__Recorded information__:
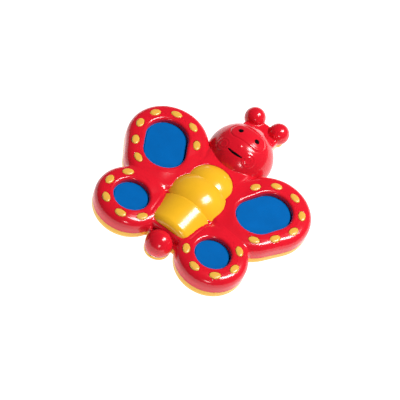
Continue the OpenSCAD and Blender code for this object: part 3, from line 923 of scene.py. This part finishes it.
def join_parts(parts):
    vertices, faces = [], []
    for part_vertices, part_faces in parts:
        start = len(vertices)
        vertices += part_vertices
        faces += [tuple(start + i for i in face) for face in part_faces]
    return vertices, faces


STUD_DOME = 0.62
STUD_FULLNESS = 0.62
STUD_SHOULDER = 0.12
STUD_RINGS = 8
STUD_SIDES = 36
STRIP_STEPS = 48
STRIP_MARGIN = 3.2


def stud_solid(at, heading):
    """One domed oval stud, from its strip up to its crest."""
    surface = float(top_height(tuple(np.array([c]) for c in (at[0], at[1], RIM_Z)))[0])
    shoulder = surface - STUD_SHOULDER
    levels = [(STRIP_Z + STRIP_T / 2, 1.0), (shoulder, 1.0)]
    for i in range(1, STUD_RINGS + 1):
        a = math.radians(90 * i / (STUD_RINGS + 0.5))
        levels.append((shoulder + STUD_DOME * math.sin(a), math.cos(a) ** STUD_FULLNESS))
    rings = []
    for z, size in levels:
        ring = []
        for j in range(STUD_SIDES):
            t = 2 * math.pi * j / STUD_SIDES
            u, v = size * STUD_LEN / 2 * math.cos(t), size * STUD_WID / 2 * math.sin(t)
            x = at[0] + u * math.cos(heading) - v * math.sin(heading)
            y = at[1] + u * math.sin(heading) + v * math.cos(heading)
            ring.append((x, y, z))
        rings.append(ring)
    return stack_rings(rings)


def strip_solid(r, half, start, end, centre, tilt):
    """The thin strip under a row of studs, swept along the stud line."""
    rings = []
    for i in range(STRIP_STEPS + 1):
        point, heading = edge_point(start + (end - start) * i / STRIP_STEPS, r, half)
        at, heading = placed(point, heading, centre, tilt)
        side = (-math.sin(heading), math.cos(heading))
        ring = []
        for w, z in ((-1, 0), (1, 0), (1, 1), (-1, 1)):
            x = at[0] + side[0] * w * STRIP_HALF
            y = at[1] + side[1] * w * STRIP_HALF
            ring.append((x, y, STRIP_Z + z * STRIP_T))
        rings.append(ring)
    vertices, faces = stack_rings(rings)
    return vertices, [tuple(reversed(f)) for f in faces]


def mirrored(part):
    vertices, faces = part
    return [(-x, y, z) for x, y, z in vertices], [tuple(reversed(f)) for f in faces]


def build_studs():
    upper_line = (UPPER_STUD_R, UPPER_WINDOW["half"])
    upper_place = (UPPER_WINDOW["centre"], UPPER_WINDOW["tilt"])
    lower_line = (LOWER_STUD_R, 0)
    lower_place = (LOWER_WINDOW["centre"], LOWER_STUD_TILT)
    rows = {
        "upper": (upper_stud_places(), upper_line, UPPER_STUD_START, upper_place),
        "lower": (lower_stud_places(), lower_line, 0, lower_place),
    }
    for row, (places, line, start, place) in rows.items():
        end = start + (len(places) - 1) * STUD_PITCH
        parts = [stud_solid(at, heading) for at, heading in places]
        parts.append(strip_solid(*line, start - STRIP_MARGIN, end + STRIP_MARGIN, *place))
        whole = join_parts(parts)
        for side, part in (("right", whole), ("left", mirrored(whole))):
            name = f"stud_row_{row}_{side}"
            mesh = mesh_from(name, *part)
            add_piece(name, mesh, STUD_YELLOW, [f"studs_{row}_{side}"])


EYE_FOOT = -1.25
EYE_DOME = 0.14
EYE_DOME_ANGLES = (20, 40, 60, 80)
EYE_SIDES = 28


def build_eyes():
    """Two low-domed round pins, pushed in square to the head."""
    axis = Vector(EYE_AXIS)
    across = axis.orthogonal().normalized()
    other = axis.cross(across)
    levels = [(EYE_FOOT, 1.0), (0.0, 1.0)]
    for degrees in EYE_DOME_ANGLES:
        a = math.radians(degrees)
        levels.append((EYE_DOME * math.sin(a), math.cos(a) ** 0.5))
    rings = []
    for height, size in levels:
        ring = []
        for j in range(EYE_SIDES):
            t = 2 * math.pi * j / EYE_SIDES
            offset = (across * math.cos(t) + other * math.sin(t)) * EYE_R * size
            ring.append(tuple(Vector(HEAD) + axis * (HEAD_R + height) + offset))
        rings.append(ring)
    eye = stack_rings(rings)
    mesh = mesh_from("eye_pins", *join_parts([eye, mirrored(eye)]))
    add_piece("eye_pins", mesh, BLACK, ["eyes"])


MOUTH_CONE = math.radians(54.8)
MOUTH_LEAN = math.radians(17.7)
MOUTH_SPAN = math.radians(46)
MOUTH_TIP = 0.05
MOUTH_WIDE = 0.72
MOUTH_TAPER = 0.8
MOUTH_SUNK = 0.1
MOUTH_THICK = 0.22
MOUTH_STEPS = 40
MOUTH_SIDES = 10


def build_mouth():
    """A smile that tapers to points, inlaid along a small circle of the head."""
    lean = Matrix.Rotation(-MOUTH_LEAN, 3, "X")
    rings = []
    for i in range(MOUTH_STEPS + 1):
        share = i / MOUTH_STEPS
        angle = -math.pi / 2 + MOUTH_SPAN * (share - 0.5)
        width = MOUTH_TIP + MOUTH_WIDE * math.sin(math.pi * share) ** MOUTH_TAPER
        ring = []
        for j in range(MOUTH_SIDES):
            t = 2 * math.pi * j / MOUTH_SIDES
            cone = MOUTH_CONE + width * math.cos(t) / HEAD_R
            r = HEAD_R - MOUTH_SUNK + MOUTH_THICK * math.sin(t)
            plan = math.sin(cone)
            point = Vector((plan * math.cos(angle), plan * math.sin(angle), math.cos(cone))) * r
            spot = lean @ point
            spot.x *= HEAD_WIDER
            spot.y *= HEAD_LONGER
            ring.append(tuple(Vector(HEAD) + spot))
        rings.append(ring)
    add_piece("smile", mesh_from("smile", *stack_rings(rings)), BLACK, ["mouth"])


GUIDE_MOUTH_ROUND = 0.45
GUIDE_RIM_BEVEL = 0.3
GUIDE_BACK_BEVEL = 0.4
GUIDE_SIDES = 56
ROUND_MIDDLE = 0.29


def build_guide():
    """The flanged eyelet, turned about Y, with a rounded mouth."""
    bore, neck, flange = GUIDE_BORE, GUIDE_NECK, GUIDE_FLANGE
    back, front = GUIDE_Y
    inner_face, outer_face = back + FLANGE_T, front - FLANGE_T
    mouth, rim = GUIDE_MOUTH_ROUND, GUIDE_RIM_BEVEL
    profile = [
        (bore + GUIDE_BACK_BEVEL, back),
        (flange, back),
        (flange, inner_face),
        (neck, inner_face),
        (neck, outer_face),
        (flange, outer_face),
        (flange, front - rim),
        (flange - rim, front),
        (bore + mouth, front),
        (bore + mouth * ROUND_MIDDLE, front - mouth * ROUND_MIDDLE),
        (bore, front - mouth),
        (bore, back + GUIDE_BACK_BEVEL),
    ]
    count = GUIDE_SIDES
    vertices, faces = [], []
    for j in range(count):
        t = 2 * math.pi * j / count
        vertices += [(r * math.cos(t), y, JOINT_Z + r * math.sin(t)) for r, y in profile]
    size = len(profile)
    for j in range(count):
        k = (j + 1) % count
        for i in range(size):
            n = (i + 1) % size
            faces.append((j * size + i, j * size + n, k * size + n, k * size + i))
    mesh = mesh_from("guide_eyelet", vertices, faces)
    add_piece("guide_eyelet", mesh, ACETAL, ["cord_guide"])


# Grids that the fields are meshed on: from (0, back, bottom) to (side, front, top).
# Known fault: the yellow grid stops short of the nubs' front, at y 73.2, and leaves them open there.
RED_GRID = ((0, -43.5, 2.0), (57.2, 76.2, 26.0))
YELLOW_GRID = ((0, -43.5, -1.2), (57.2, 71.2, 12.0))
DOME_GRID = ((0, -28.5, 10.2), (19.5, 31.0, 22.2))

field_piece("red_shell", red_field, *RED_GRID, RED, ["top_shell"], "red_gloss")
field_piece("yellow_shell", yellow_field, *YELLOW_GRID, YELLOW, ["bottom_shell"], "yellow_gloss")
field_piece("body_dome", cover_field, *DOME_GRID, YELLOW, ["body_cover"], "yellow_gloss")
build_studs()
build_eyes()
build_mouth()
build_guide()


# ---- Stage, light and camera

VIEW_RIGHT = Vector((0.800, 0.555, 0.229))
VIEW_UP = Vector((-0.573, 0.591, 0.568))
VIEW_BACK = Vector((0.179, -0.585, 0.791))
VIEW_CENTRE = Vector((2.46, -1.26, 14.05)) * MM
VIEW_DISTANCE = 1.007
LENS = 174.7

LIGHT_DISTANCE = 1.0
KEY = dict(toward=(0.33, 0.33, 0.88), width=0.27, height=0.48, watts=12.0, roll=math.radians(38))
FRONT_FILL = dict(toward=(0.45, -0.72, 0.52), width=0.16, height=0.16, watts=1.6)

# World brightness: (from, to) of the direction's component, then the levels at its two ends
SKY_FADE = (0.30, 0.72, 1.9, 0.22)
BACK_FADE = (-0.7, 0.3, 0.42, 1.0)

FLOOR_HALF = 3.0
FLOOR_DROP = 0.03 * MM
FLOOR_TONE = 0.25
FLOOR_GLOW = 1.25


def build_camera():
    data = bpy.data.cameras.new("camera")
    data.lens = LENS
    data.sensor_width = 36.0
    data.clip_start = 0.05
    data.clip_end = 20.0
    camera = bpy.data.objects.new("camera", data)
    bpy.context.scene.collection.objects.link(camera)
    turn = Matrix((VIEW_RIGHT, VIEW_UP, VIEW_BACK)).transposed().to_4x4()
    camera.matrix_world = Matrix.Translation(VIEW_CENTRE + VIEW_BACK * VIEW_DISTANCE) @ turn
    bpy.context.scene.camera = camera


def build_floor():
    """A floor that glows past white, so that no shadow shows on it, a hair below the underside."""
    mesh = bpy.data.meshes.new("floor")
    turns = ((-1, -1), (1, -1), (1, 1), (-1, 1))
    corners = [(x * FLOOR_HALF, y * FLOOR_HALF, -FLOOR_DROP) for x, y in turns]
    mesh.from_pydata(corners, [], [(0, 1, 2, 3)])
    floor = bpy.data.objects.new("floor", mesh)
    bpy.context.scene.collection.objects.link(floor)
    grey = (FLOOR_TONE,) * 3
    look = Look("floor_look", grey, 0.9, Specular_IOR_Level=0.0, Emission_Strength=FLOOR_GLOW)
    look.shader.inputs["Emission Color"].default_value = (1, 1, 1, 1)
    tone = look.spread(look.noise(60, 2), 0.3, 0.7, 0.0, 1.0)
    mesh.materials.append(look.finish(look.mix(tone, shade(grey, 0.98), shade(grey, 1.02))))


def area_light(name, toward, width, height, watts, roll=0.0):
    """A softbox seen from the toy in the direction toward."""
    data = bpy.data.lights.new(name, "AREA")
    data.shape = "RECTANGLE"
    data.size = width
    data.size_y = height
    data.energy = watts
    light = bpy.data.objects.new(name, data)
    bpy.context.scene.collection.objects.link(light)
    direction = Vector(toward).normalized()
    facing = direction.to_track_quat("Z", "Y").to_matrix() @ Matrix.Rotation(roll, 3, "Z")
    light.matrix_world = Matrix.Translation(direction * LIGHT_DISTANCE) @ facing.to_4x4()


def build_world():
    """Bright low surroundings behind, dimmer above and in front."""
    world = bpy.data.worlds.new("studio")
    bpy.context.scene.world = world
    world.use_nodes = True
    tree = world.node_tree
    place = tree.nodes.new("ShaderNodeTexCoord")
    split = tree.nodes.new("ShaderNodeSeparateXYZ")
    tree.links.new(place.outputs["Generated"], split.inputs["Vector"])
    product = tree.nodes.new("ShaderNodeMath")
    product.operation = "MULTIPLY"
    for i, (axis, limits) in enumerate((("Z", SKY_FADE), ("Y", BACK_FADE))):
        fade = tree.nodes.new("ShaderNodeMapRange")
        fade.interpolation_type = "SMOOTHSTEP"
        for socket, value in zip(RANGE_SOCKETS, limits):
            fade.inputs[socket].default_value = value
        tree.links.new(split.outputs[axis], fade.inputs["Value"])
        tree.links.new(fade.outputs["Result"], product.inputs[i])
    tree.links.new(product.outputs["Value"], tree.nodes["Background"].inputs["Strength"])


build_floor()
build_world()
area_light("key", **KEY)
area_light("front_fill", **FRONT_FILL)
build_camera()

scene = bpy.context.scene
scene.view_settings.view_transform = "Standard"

__Aim__: Can you write out the lines above, from the first one through the one containing "return stack_rings(rings)", exactly as they appear and nothing more?

__Response for this exercise__:
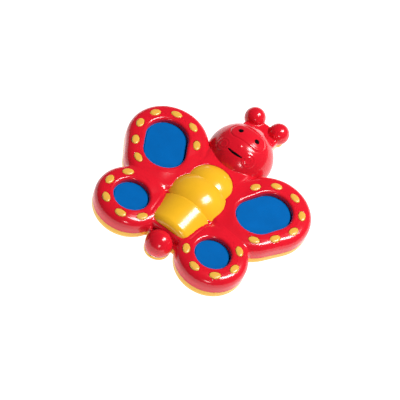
Continue the OpenSCAD and Blender code for this object: part 3, from line 923 of scene.py. This part finishes it.
def join_parts(parts):
    vertices, faces = [], []
    for part_vertices, part_faces in parts:
        start = len(vertices)
        vertices += part_vertices
        faces += [tuple(start + i for i in face) for face in part_faces]
    return vertices, faces


STUD_DOME = 0.62
STUD_FULLNESS = 0.62
STUD_SHOULDER = 0.12
STUD_RINGS = 8
STUD_SIDES = 36
STRIP_STEPS = 48
STRIP_MARGIN = 3.2


def stud_solid(at, heading):
    """One domed oval stud, from its strip up to its crest."""
    surface = float(top_height(tuple(np.array([c]) for c in (at[0], at[1], RIM_Z)))[0])
    shoulder = surface - STUD_SHOULDER
    levels = [(STRIP_Z + STRIP_T / 2, 1.0), (shoulder, 1.0)]
    for i in range(1, STUD_RINGS + 1):
        a = math.radians(90 * i / (STUD_RINGS + 0.5))
        levels.append((shoulder + STUD_DOME * math.sin(a), math.cos(a) ** STUD_FULLNESS))
    rings = []
    for z, size in levels:
        ring = []
        for j in range(STUD_SIDES):
            t = 2 * math.pi * j / STUD_SIDES
            u, v = size * STUD_LEN / 2 * math.cos(t), size * STUD_WID / 2 * math.sin(t)
            x = at[0] + u * math.cos(heading) - v * math.sin(heading)
            y = at[1] + u * math.sin(heading) + v * math.cos(heading)
            ring.append((x, y, z))
        rings.append(ring)
    return stack_rings(rings)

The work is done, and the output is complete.